At the time I read the article I was working for an IT consulting firm and the story hit me like Mike Tyson’s right hook. It permanently burned into my head the impact of human psychology on the web and business. I found myself asking, where else would human psyche impact the web, web applications or even general business.
The result of my thinking was the concept of what I coined a”webcologist.” A webcologist, as I imagined in 1997, would work with developers and the business analysts to account for and predict the impact and response of a web application on the human psyche. The objective, avoid another CVS disaster and create new, innovative applications that capitalize on unidentified behaviors.
I put the concept to my boss, who thought the idea was killer. He presented it to the rest of the organization and they pooh, poohed the idea.

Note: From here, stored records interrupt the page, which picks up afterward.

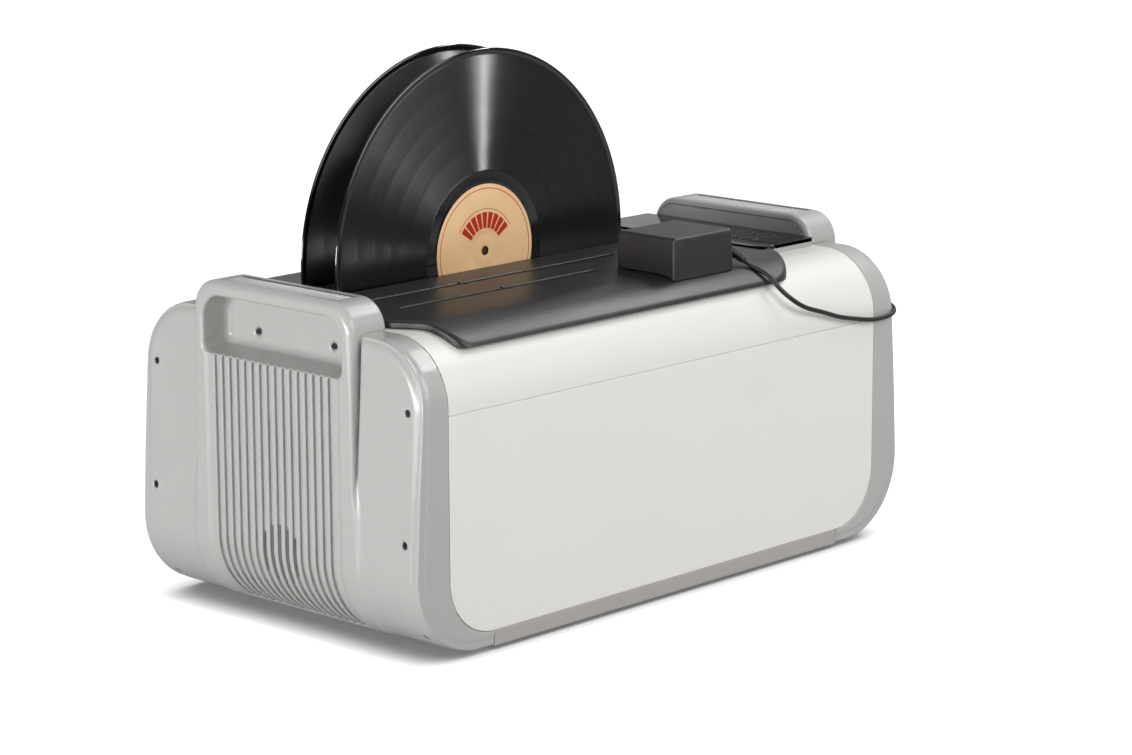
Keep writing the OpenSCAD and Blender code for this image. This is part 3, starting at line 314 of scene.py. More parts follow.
mouldedLooks = {
    "ivoryHousing": {"color": (237, 235, 230), "wornHighlight": (245, 244, 240), "grain": 0.9, "depth": 0.012,
        "rough": (0.34, 0.42), "shade": 0.985, "speckle": 0.03, "wearHighlight": 0.3, "dustShade": 0.5,
        "dustShadeColor": srgb(150, 147, 140), "specular": 0.4},
    "greyCap": {"color": (182, 181, 179), "wornHighlight": (208, 207, 205), "grain": 0.7, "depth": 0.012,
        "rough": (0.3, 0.38), "shade": 0.975, "speckle": 0.10, "wearHighlight": 0.35, "dustShade": 0.6,
        "dustShadeColor": srgb(78, 76, 74), "specular": 0.5, "coat": 0.4, "coatRough": 0.16},
    "greyTray": {"color": (178, 174, 170), "wornHighlight": (200, 198, 195), "grain": 0.8, "depth": 0.014,
        "rough": (0.4, 0.5), "wearHighlight": 0.3, "dustShade": 0.5},
    "greyBezel": {"color": (176, 176, 174), "wornHighlight": (205, 205, 203), "grain": 0.7, "depth": 0.01,
        "rough": (0.36, 0.46), "wearHighlight": 0.3},
    "blackLid": {"color": (30, 30, 31), "wornHighlight": (64, 64, 64), "grain": 0.95, "depth": 0.09,
        "rough": (0.34, 0.42), "shade": 0.9, "speckle": 0.22, "wearHighlight": 0.12, "dustShade": 0.3,
        "dustShadeColor": srgb(52, 51, 49), "specular": 0.5},
    "blackBox": {"color": (33, 33, 34), "wornHighlight": (66, 66, 66), "grain": 0.8, "depth": 0.075,
        "rough": (0.4, 0.47), "shade": 0.9, "speckle": 0.22, "wearHighlight": 0.6, "dustShade": 0.3,
        "dustShadeColor": srgb(60, 59, 56), "specular": 0.45},
    "blackFitting": {"color": (26, 26, 27), "wornHighlight": (58, 58, 58), "grain": 0.6, "depth": 0.02,
        "rough": (0.4, 0.52), "wearHighlight": 0.3},
    "greyValve": {"color": (92, 95, 97), "wornHighlight": (122, 124, 126), "grain": 0.9, "depth": 0.02,
        "rough": (0.42, 0.52)},
    "redKnob": {"color": (160, 34, 28), "wornHighlight": (196, 74, 64), "grain": 0.8, "depth": 0.02,
        "rough": (0.34, 0.44)},
    "footRubber": {"color": (34, 34, 34), "wornHighlight": (58, 57, 55), "grain": 0.5, "depth": 0.05,
        "rough": (0.75, 0.88), "speckle": 0.2},
    "rollerRubber": {"color": (52, 52, 53), "wornHighlight": (82, 81, 79), "grain": 0.5, "depth": 0.04,
        "rough": (0.62, 0.78), "speckle": 0.15},
    "heaterRubber": {"color": (176, 92, 48), "wornHighlight": (200, 122, 78), "grain": 1.2, "depth": 0.1,
        "rough": (0.6, 0.75), "speckle": 0.2},
    "cordRubber": {"color": (24, 24, 25), "wornHighlight": (52, 52, 52), "grain": 0.4, "depth": 0.015,
        "rough": (0.34, 0.46), "patch": 30.0, "speckle": 0.08},
}


finishes = {name: mouldedFinish(name, look) for name, look in mouldedLooks.items()}


def steelFinish(name, look):
    made, graph, shader = material(name)
    color = srgb(*look["color"])
    lines = placeGroup(graph, brushedLines, {"Pitch": look["pitch"]})
    marks = placeGroup(graph, handlingMarks, {"Size": 60.0})
    darker = tuple(c * 0.82 for c in color[:3]) + (1.0,)
    base = graph.mix(lines.outputs["Streak"], darker, color)
    # rubbed edges, lighter with a painted highlight
    wearHighlight = placeGroup(graph, edgeWearAndHighlight, {"Color": base, "WornHighlight": srgb(235, 235, 236), "Amount": 0.5})
    graph.wire(wearHighlight.outputs["Color"], shader, "Base Color")
    low, high = look["rough"]
    graph.wire(graph.ramp(marks.outputs["Patch"], 0.0, 1.0, low, high), shader, "Roughness")
    shader.inputs["Metallic"].default_value = 1.0
    bumped(graph, shader, lines.outputs["Height"], look["depth"])
    return made


steelLooks = {
    "bathSteel": {"color": (205, 206, 208), "pitch": 0.5, "rough": (0.24, 0.36), "depth": 0.02},
    "plateSteel": {"color": (196, 197, 199), "pitch": 0.4, "rough": (0.3, 0.42), "depth": 0.02},
    "sheetSteel": {"color": (182, 184, 188), "pitch": 1.2, "rough": (0.36, 0.5), "depth": 0.02},
    "turnedSteel": {"color": (176, 177, 179), "pitch": 0.3, "rough": (0.22, 0.34), "depth": 0.01},
    "screwSteel": {"color": (104, 104, 106), "pitch": 0.3, "rough": (0.3, 0.42), "depth": 0.01},
    "castMetal": {"color": (168, 169, 171), "pitch": 0.8, "rough": (0.42, 0.56), "depth": 0.03},
}
finishes.update({name: steelFinish(name, look) for name, look in steelLooks.items()})


def makeBoardFinish():
    # green board with copper tracks under the lacquer and tinned pads
    made, graph, shader = material("circuitBoard")
    place = objectPoint(graph)
    tracks = graph.add("ShaderNodeTexBrick", {"Vector": place, "Scale": 140.0, "Mortar Size": 0.03,
        "Color1": (0, 0, 0, 1), "Color2": (0, 0, 0, 1), "Mortar": (1, 1, 1, 1)})
    pads = graph.add("ShaderNodeTexVoronoi", {"Vector": place, "Scale": 220.0}, feature="F1")
    padMask = graph.between(pads.outputs["Distance"], -1.0, 0.16, 0.02)
    base = graph.mix(tracks.outputs["Color"], srgb(18, 74, 44), srgb(40, 112, 70))
    graph.wire(graph.mix(padMask, base, srgb(190, 184, 160)), shader, "Base Color")
    graph.wire(padMask, shader, "Metallic")
    graph.wire(graph.ramp(padMask, 0.0, 1.0, 0.3, 0.4), shader, "Roughness")
    bumped(graph, shader, tracks.outputs["Color"], 0.05)
    return made


finishes["circuitBoard"] = makeBoardFinish()


def makeGlassFinish():
    # black back-printed glass: deep, glossy, with faint wiping marks
    made, graph, shader = material("blackGlass")
    marks = placeGroup(graph, handlingMarks, {"Size": 40.0})
    graph.wire(graph.mix(marks.outputs["Patch"], srgb(12, 12, 14), srgb(17, 17, 19)), shader, "Base Color")
    graph.wire(graph.ramp(marks.outputs["Patch"], 0.0, 1.0, 0.04, 0.08), shader, "Roughness")
    return made


finishes["blackGlass"] = makeGlassFinish()


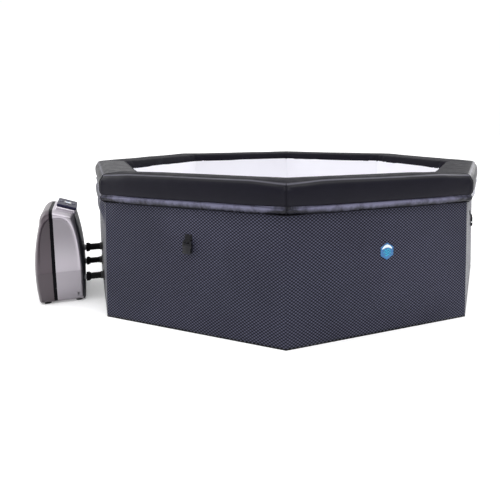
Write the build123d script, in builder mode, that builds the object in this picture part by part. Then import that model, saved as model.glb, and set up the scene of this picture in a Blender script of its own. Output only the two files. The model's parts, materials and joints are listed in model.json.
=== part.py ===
from build123d import *
from math import cos, radians, sin, tan
import os

# Octagonal inflatable hot tub with its pump and heater unit. Millimetres, +Z up.
# The origin is the middle of the tub's footprint, on the floor.
# Flats of the octagon face along X, Y and the diagonals. The pump unit stands on the -X side.

# Tub
across_flats = 1950
tub_height = 600
sides = 8
side_angle = 360 / sides
wall = 143  # jacket outside to liner inside
sheet = 1.5  # jacket and liner material
panel_skin = 1.2
panel_top = 556
base_thickness = 4
mat_thickness = 20
gap = 0.3
rim_overhang = 28
rim_drop = 122  # rim cover, top to lower hem
cover_sheet = 2

# Fittings: offset along the wall, then height
pump_side = 180
back_side = 90
water_along = 140
water_height = 103
air_height = 206
drain_spot = (0, 45)
valve_spot = (0, 300)
water_hose = 15  # outer radius
air_hose_radius = 16
hose_wall = 3
barrel = 17  # threaded body through the wall, radius
drain_barrel = 14
valve_barrel = 16

flange_reach = 13  # past the barrel
flange_thickness = 5
hose_start, hose_end = 16.3, 78
tail_end = 34
nut_reach = 9
nut_thickness = 6
union_start, union_end = 60, 78
union_collar = 4  # length of the plain end
union_reach = 5.5
spigot_start, spigot_end = 54, 80
filter_radius = 48
filter_depth = 88
filter_wall = 2.5
valve_flange = 24
valve_cap_radius = 17.5
hinge_height = 21  # above the valve's middle
hinge_out = 5.5
hinge_pin = 1
drain_cap_radius = 16.5
drain_tail = 12

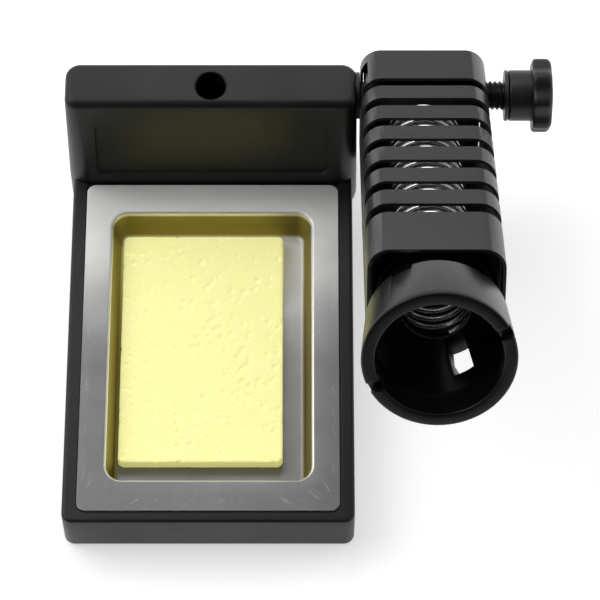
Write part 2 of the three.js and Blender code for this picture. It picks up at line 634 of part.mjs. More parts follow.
function frontPlate() {
  const plate = solid(prism(plateSquare(), FRONT_PLATE, FRONT_PLATE + FRONT_PLATE_THICKNESS));
  const [start, end] = [FRONT_PLATE - OVERSHOOT, FLANGE_REAR];
  const centre = solid(cylinder(SPIGOT_RADIUS + SEAT_GAP, start, end).translate(0, TUBE_AXIS, 0));
  const holes = [-1, 1].map((side) => funnelScrewHole(side, FUNNEL_SCREW_RADIUS + SEAT_GAP, start, end));
  return cut(plate, centre, ...holes);
}

function funnelBody() {
  const spigotRear = FLANGE_REAR - SPIGOT_LENGTH;
  const profile = [
    [SPRING_POCKET, spigotRear],
    [SPIGOT_RADIUS, spigotRear],
    [SPIGOT_RADIUS, FLANGE_REAR],
    [FLANGE_RADIUS, FLANGE_REAR],
    [FLANGE_RADIUS, FLANGE_FRONT],
    [NECK_RADIUS, FLANGE_FRONT],
    [NECK_RADIUS, RING_REAR],
    [RING_REAR_RADIUS, RING_REAR],
    [RIM_RADIUS, RIM],
    [RIM_BORE, RIM],
    [RIM_BORE, RIM - CUP_DEPTH],
    [THROAT_RADIUS, THROAT_FRONT],
    [THROAT_RADIUS, SPRING_SEAT],
    [SPRING_POCKET, SPRING_SEAT],
    [SPRING_POCKET, spigotRear],
  ];
  return solid(turned(profile));
}

function funnel() {
  const across = 2 * RIM_RADIUS + 2 * OVERSHOOT;
  const notch = box(across, NOTCH_WIDTH, 2 * NOTCH_DEPTH).rotateZ(NOTCH_ANGLE).translate(0, 0, RIM);
  const window = box(2 * WINDOW_OUTER, WINDOW_WIDTH, WINDOW_LENGTH).rotateZ(WINDOW_ANGLE);
  window.translate(0, 0, RIM - WINDOW_FROM_RIM - WINDOW_LENGTH / 2);
  const rearNotch = box(across, WINDOW_WIDTH, 2 * RING_REAR_NOTCH).rotateZ(WINDOW_ANGLE);
  rearNotch.translate(0, 0, RING_REAR);
  const body = cut(funnelBody(), solid(notch), solid(window), solid(rearNotch)).translate(0, TUBE_AXIS, 0);
  const depth = FLANGE_REAR + FUNNEL_SCREW_DEPTH + SEAT_GAP;
  const pilots = [-1, 1].map((side) =>
    funnelScrewHole(side, FUNNEL_SCREW_RADIUS + SEAT_GAP, FLANGE_REAR - OVERSHOOT, depth),
  );
  return cut(body, ...pilots);
}

function funnelScrew(side) {
  const head = FRONT_PLATE - SEAT_GAP;
  const profile = [
    [0, head - FUNNEL_SCREW_HEAD_HEIGHT],
    [FUNNEL_SCREW_HEAD_RADIUS, head - FUNNEL_SCREW_HEAD_HEIGHT],
    [FUNNEL_SCREW_HEAD_RADIUS, head],
    [FUNNEL_SCREW_RADIUS, head],
    [FUNNEL_SCREW_RADIUS, FLANGE_REAR + FUNNEL_SCREW_DEPTH],
    [0, FLANGE_REAR + FUNNEL_SCREW_DEPTH],
  ];
  return solid(turned(profile, SMALL_FACETS).translate(side * funnelScrewRadiusAt, TUBE_AXIS, 0));
}

class Helix extends THREE.Curve {
  constructor(radius, start, end, pitch) {
    super();
    Object.assign(this, { radius, start, end, turns: (end - start) / pitch });
    this.arcLengthDivisions = 64 * Math.ceil(this.turns);
  }
  getPoint(t, target = new THREE.Vector3()) {
    const angle = 2 * Math.PI * this.turns * t;
    const along = this.start + (this.end - this.start) * t;
    return target.set(this.radius * Math.cos(angle), this.radius * Math.sin(angle), along);
  }
}

function spring() {
  const wire = SPRING_WIRE / 2;
  const start = SPRING_BACK - PIVOT_FROM_BACK + wire;
  const end = SPRING_SEAT - SEAT_GAP - wire;
  const path = new Helix(SPRING_RADIUS - wire, start, end, SPRING_PITCH);
  const section = new THREE.Shape();
  for (let i = 0; i < SPRING_SIDES; i++) {
    const angle = (2 * Math.PI * i) / SPRING_SIDES;
    const corner = [wire * Math.cos(angle), wire * Math.sin(angle)];
    if (i) section.lineTo(...corner);
    else section.moveTo(...corner);
  }
  const steps = Math.round(SPRING_STEPS * path.turns);
  const coil = new THREE.ExtrudeGeometry(section, { steps, extrudePath: path, bevelEnabled: false });
  return solid(coil.translate(0, TUBE_AXIS, 0));
}

// The sleeve ends where its upper edge meets the rounded corners inside the tube.
function pivotSleeve() {
  const corner = TUBE_CORNER - TUBE_SHEET;
  const intoCorner = Math.max(0, SLEEVE_RADIUS - (PIVOT_BELOW_TOP - TUBE_CORNER));
  const cornerRise = corner - Math.sqrt(corner ** 2 - intoCorner ** 2);
  const half = TUBE_INNER / 2 - SEAT_GAP - cornerRise;
  return solid(alongX(ring(STUD_HOLE, SLEEVE_RADIUS, -half, half)));
}

// ---- assembly -------------------------------------------------------------------------------------

const finish = (color, roughness, metalness) =>
  new THREE.MeshStandardMaterial({ color, roughness, metalness });
const BLACK_PLASTIC = finish(0x2b2c2b, 0.55, 0);
const PLAIN_STEEL = finish(0x9b9b98, 0.45, 0.9);
const SCREW_STEEL = finish(0xb4b4b0, 0.35, 1);
const RUBBER = finish(0x1c1c1c, 0.9, 0);
const BRASS = finish(0xc8a24e, 0.35, 1);
const TRAY_STEEL = finish(0xc9c9c6, 0.35, 1);
const SPONGE_YELLOW = finish(0xfff2a6, 0.95, 0);
const PAINTED_STEEL = finish(0x3a3b39, 0.5, 0.1);
const BLACK_OXIDE = finish(0x242423, 0.4, 0.8);
const BAKELITE = finish(0x151515, 0.3, 0);
const SPRING_STEEL = finish(0xd6d6d3, 0.2, 1);
const NYLON = finish(0x1d1d1c, 0.6, 0);

function piece(name, shape, material) {
  const mesh = new THREE.Mesh(geometryOf(shape), material);
  mesh.name = name;
  return mesh;
}

const eachPlace = (prefix, places, make, material) =>
  Object.entries(places).map(([corner, at]) => piece(prefix + corner, make(at), material));

const stand = new THREE.Group();
stand.add(
  piece("base_housing", baseHousing(), BLACK_PLASTIC),
  piece("bottom_cover", bottomCover(), BLACK_PLASTIC),
  piece("ballast_plate", ballastPlate(), PLAIN_STEEL),
  ...eachPlace("cover_screw_", screwPlaces(), coverScrew, SCREW_STEEL),
  ...eachPlace("foot_", footPlaces(), rubberFoot, RUBBER),
  piece("threaded_insert", threadedInsert(), BRASS),
  piece("friction_washer", frictionWasher(), NYLON),
  piece("sponge_tray", spongeTray(), TRAY_STEEL),
  piece("sponge", cleaningSponge(), SPONGE_YELLOW),
  piece("clamp_washer", clampWasher(), BLACK_OXIDE),
  piece("knob_head", knobHead(), BLACK_PLASTIC),
  piece("knob_stud", knobStud(), BLACK_OXIDE),
);

const holder = new THREE.Group();
holder.position.set(TUBE_MIDDLE, PIVOT_Y, PIVOT_Z);
holder.rotation.x = Math.PI / 2 - HOLDER_TILT;
holder.add(
  piece("holder_cage", holderCage(), PAINTED_STEEL),
  piece("rear_plate", rearPlate(), PAINTED_STEEL),
  piece("front_plate", frontPlate(), PAINTED_STEEL),
  piece("funnel", funnel(), BAKELITE),
  piece("spring", spring(), SPRING_STEEL),
  piece("funnel_screw_left", funnelScrew(-1), SCREW_STEEL),
  piece("funnel_screw_right", funnelScrew(1), SCREW_STEEL),
  piece("pivot_sleeve", pivotSleeve(), BLACK_OXIDE),
);
stand.add(holder);

// The origin is under the middle of the whole stand, on the surface that it stands on.
stand.updateMatrixWorld(true);
const extent = new THREE.Box3().setFromObject(stand, true);
const middle = extent.getCenter(new THREE.Vector3());
stand.position.set(-middle.x, -middle.y, -extent.min.z);

const part = new THREE.Group();
part.add(stand);
export default part;
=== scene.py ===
# %% [markdown]
# # A bench stand for a soldering iron
#
# The stand has three groups of pieces: a moulded black base with a steel sponge tray, a slotted
# sheet-metal holder that tilts beside it, and the screw-in knob that clamps the holder. The CAD model
# already fixes where everything is and how it moves. This lesson builds the fine surfaces around it.
#
# We load the CAD model first, because every place and size below is read from its boxes.

# %% Load the CAD frame
import json
import math

import bmesh
import bpy
from mathutils import Matrix, Vector


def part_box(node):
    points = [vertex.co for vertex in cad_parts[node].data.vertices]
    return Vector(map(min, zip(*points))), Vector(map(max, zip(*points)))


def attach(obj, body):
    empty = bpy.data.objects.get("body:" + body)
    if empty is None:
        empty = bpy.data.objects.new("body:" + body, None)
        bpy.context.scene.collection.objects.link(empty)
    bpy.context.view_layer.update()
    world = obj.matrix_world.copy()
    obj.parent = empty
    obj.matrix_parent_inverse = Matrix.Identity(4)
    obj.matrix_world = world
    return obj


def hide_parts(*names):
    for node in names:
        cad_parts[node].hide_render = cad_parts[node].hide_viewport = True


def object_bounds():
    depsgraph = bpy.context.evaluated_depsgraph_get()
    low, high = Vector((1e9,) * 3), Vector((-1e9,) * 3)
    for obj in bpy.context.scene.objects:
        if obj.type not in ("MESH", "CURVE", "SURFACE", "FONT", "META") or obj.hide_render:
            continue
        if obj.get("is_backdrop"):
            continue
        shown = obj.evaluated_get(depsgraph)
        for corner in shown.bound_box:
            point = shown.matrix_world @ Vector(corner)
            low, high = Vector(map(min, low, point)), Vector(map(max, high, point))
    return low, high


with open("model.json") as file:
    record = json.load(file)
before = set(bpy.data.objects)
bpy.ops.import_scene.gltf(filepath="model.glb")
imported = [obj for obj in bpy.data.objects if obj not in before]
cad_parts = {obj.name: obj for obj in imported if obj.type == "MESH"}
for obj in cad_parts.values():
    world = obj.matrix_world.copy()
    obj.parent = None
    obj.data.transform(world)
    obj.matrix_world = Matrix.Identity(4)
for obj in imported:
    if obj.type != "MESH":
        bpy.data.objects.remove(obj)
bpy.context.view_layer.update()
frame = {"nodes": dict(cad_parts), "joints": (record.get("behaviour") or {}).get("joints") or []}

# %% [markdown]
# ## Working axes
#
# It is easier to think in millimetres, from a corner or a pivot, than in metres from the middle of the
# stand. Two matrices do that: `BASE_AXES` starts at the middle of the base's front edge, and
# `HOLDER_AXES` starts at the pivot, with Y up from the tube and Z along it to the mouth.
# Each mesh is drawn in millimetres and moved once, so its object stays at the origin.

# %% Axes of the base and of the holder
MM = 0.001
HOLDER_TILT = math.radians(31)

housing_low, housing_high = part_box("base_housing")
base_middle = (housing_low.x + housing_high.x) / 2
BASE_AXES = Matrix.Translation((base_middle, housing_low.y, 0)) @ Matrix.Scale(MM, 4)

joints = {joint["name"]: joint for joint in frame["joints"]}
cage_low, cage_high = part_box("holder_cage")
pivot = Vector(joints["holder_tilt"]["pos_m"])
tube_middle = (cage_low.x + cage_high.x) / 2
HOLDER_AXES = (
    Matrix.Translation((tube_middle, pivot.y, pivot.z))
    @ Matrix.Rotation(math.pi / 2 - HOLDER_TILT, 4, "X")
    @ Matrix.Scale(MM, 4)
)
PIVOT_AXES = (
    Matrix.Translation((0, pivot.y, pivot.z)) @ Matrix.Rotation(math.pi / 2, 4, "Y") @ Matrix.Scale(MM, 4)
)
print("base middle", round(base_middle, 4), "tube middle", round(tube_middle, 4))

# %% [markdown]
# ## Camera
#
# A long lens from above and in front keeps the sides nearly parallel, as in a catalogue picture.
# The camera stands a little to the right of the base's middle line and looks down at 62.5 degrees.

# %% Camera
CAMERA_ELEVATION = math.radians(62.5)
LENS = 184.2
CAMERA_RIGHT = 0.0239
CAMERA_IN_FRONT = 0.3165
CAMERA_HEIGHT = 0.7484

camera_data = bpy.data.cameras.new("catalogue_camera")
camera_data.lens = LENS
camera_data.sensor_width = 36
camera = bpy.data.objects.new("catalogue_camera", camera_data)
camera.location = (base_middle + CAMERA_RIGHT, housing_low.y - CAMERA_IN_FRONT, CAMERA_HEIGHT)
camera.rotation_euler = (math.pi / 2 - CAMERA_ELEVATION, 0, 0)
bpy.context.scene.collection.objects.link(camera)
bpy.context.scene.camera = camera
print("camera at", tuple(round(v, 3) for v in camera.location))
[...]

They didn’t like is so much. The webcologist idea was born and died in just three months during 1997.
However, I’m looking to bring it back and looking to expand it. Thanks to Erich Joachimsthaler author of Hidden in Plain Sight and this HBR podcast. In it Joachimsthaler says to innovate and create great new products you need to start “dissecting consumers behaviors” I absolutely agree with this thesis. Our psyche drives our behaviors, therefore understand how we think about things, predict how we will behave and know how we will react to something and you’ll create powerful, sticky products.
It is for this reason I want to bring back my “webcologist” concept for web companies. Let’s get some shrinks into some of these web 2.0 companies and start stirring things up. Beyond the web; I think every company that innovates, creates products, has an R&D arm or develops code should have at least one shrink on board. This psychologist would be business savvy and have extensive knowledge in human behavior. Maybe it’s a sociologist, or a anthropologist, or all of the above.
The point is, human behavior and how we act and react to things is becoming increasingly more important to the success and failure of applications, services, products and companies. I say get the shrinks involved early and let them help you sort out what’s going on in our crazy heads.
It’s how business is going to be done.